I needed no more evidence to be thoroughly convinced that all which is taught by the Romish church of the supremacy of St. Peter, and of the sovereignty of the popes, his pretended successors, was a fable destitute of the slightest foundation; at all events, a doctrine no more to be found in the Gospel than that of purgatory.

If I were surprised at this, I was no less so when I observed, that in the whole New Testament there was not one word which gave reason to imagine that St. Peter had ever preached, or had even ever been, at Rome, where the Roman Catholics assert, and believe as an article of faith, that he was the first pope. The Acts of the Apostles maintains the most profound silence on this subject, and affords no ground whatever for the supposition. All the Epistles leave it equally in darkness. Those of St.
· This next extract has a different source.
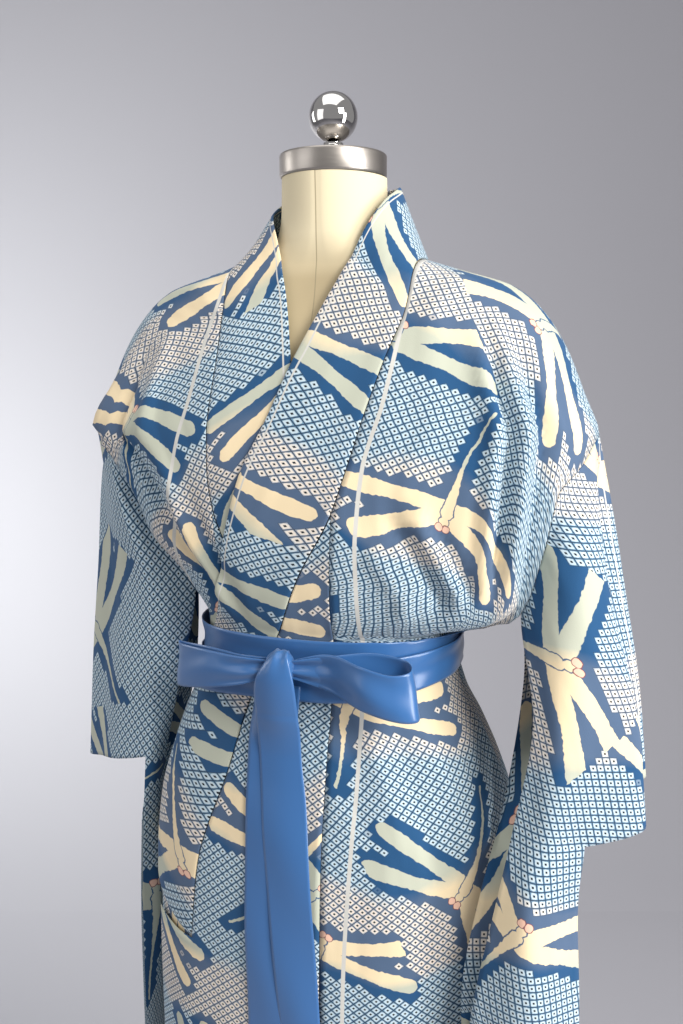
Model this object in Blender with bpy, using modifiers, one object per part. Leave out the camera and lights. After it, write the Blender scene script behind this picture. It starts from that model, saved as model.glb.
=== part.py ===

Paul to the Galatians, to the Ephesians, to the Philippians, to the Colossians, the second to Timothy, and the Epistle to Philemon, all written from Rome at different periods, and that to the Hebrews, written from Italy, make no mention of Peter's being there. In the last four, the apostle speaks of his companions in suffering, in labour, and in the work of the Lord, but says not a word of Peter as being with him. Undoubtedly he would have mentioned him, as he mentions Tychicus, Onesimus, Aristarchus, Demas, Prudens, Livius, Claudia, &c. had he been at Rome; but neither his name, nor any allusion to his abode in the capital of the world, is to be discovered in any part of St. Paul's Epistles. In my opinion, there is no proof of his ever having been there, much less of his having held the bishopric. Finally, his own two Epistles furnish no evidence for such a supposition: the first, and in all probability, the second also, is written from Babylon, 1 Peter, 5:13, and addressed, not to the Romans, but "to the strangers (that is to say, the converted Jews) scattered throughout Pontus, Galatia, Cappadocia, Asia, and Bithynia," 1 Peter, 1:1, countries where, it would appear, that he exercised his ministry, after having for some years preached to the church at Antioch.